■ STATED GOAL:
Will you repeat only the lines beginning at the one that mentions "Continue the three.js" and ending at the one that mentions "cad_parts[member].parent = rigid_bodies[body]", both of them included, exactly?

■ MATERIAL PROVIDED:
----

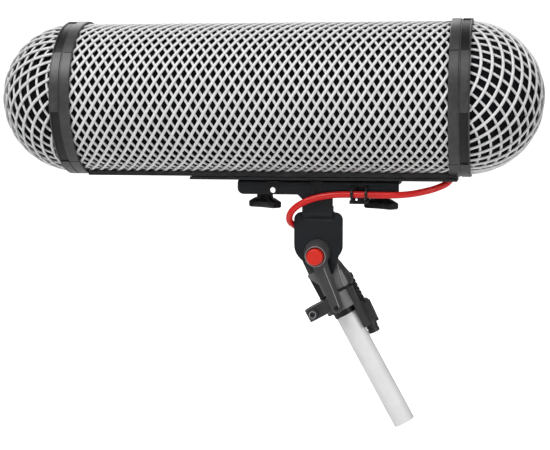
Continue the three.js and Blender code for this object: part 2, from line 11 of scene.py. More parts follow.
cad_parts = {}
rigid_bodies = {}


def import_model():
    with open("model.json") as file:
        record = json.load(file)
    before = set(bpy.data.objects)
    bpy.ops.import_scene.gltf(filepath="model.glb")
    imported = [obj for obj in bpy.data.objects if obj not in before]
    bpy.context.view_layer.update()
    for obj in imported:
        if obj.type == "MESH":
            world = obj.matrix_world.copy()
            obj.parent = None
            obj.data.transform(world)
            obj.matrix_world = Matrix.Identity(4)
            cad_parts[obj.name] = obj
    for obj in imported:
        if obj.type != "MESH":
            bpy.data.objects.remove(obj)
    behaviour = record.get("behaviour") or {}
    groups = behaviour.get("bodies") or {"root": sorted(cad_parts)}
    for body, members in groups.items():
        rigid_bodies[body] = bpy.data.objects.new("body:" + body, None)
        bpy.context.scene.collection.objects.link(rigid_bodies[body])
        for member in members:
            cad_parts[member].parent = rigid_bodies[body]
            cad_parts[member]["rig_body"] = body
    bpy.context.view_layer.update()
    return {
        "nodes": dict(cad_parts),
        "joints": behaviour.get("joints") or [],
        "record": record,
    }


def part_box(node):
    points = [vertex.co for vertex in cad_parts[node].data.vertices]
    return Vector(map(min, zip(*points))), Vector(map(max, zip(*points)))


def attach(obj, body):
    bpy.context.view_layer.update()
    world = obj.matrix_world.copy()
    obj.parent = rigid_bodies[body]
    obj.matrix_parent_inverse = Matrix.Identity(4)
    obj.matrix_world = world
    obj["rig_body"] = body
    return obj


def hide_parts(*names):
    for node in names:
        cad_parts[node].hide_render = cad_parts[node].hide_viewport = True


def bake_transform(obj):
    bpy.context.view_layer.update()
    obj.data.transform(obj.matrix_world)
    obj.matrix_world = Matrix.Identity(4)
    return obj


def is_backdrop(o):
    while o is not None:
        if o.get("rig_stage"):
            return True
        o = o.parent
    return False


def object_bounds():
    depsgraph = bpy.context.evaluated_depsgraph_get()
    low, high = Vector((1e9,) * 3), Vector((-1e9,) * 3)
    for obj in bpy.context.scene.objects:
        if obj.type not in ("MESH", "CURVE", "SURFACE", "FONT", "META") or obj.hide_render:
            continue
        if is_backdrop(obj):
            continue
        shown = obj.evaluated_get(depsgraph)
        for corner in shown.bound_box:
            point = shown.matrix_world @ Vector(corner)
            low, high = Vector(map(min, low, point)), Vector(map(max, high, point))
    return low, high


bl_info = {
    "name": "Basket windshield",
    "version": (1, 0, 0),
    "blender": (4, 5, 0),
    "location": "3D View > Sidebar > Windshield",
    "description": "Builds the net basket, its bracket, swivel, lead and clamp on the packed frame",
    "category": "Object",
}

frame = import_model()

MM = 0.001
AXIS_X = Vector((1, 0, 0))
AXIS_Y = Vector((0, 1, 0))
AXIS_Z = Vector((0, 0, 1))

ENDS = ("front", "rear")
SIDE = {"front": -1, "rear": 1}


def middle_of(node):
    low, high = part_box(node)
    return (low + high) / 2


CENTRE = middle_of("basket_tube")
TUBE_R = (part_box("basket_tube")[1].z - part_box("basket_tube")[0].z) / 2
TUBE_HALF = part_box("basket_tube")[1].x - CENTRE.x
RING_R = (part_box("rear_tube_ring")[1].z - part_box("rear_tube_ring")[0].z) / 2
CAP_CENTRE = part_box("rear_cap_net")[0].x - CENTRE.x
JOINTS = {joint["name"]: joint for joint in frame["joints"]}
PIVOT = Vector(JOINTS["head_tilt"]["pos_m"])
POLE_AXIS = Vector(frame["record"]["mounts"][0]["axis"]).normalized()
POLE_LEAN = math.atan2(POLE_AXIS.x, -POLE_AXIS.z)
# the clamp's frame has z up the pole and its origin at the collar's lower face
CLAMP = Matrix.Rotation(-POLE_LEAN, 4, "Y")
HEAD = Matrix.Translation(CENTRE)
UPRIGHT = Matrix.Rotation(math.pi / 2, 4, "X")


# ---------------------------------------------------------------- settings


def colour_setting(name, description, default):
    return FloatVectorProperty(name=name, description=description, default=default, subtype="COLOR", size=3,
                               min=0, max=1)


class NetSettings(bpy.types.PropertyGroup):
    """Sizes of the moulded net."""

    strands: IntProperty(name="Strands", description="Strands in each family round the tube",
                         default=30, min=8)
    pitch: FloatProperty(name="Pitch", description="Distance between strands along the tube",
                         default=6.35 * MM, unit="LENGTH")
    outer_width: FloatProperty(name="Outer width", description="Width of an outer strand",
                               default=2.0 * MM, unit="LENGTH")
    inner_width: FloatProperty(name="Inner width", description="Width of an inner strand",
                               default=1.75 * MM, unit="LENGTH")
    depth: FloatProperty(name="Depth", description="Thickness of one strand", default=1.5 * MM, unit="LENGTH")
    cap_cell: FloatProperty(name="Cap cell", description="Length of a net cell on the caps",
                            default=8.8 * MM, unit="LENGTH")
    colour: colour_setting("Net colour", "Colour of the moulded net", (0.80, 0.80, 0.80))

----

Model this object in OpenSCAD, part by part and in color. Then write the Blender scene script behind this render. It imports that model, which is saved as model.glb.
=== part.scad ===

----

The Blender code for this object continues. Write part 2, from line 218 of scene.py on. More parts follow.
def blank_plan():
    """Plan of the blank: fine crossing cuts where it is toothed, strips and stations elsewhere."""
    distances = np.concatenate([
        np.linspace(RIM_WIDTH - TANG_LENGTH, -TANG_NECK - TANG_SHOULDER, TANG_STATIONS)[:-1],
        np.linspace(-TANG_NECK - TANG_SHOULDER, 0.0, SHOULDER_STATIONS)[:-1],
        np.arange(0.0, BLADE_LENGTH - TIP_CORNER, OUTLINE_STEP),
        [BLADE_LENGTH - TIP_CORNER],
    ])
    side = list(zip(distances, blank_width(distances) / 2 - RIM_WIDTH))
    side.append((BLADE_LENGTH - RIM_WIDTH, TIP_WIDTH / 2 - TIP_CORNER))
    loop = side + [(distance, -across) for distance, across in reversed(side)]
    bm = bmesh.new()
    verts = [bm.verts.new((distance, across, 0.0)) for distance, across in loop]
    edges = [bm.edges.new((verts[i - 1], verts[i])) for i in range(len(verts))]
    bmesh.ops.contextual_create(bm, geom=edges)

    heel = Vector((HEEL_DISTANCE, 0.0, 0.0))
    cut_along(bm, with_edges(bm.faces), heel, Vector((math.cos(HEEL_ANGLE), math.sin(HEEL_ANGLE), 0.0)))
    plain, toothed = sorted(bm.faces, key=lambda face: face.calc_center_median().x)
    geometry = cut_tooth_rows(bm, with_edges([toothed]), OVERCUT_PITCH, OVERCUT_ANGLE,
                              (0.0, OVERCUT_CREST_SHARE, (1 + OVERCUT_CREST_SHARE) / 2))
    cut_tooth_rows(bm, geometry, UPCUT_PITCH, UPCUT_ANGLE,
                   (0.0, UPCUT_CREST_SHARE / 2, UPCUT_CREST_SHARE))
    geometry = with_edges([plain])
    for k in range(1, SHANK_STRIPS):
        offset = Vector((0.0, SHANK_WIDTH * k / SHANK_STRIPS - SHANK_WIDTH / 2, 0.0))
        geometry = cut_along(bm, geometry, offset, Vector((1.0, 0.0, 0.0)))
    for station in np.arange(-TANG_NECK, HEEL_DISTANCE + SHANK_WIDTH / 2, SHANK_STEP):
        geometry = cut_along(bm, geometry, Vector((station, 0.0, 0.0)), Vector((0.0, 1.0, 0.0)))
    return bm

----

■ REPLY TO THE EXERCISE:
Continue the three.js and Blender code for this object: part 2, from line 11 of scene.py. More parts follow.
cad_parts = {}
rigid_bodies = {}


def import_model():
    with open("model.json") as file:
        record = json.load(file)
    before = set(bpy.data.objects)
    bpy.ops.import_scene.gltf(filepath="model.glb")
    imported = [obj for obj in bpy.data.objects if obj not in before]
    bpy.context.view_layer.update()
    for obj in imported:
        if obj.type == "MESH":
            world = obj.matrix_world.copy()
            obj.parent = None
            obj.data.transform(world)
            obj.matrix_world = Matrix.Identity(4)
            cad_parts[obj.name] = obj
    for obj in imported:
        if obj.type != "MESH":
            bpy.data.objects.remove(obj)
    behaviour = record.get("behaviour") or {}
    groups = behaviour.get("bodies") or {"root": sorted(cad_parts)}
    for body, members in groups.items():
        rigid_bodies[body] = bpy.data.objects.new("body:" + body, None)
        bpy.context.scene.collection.objects.link(rigid_bodies[body])
        for member in members:
            cad_parts[member].parent = rigid_bodies[body]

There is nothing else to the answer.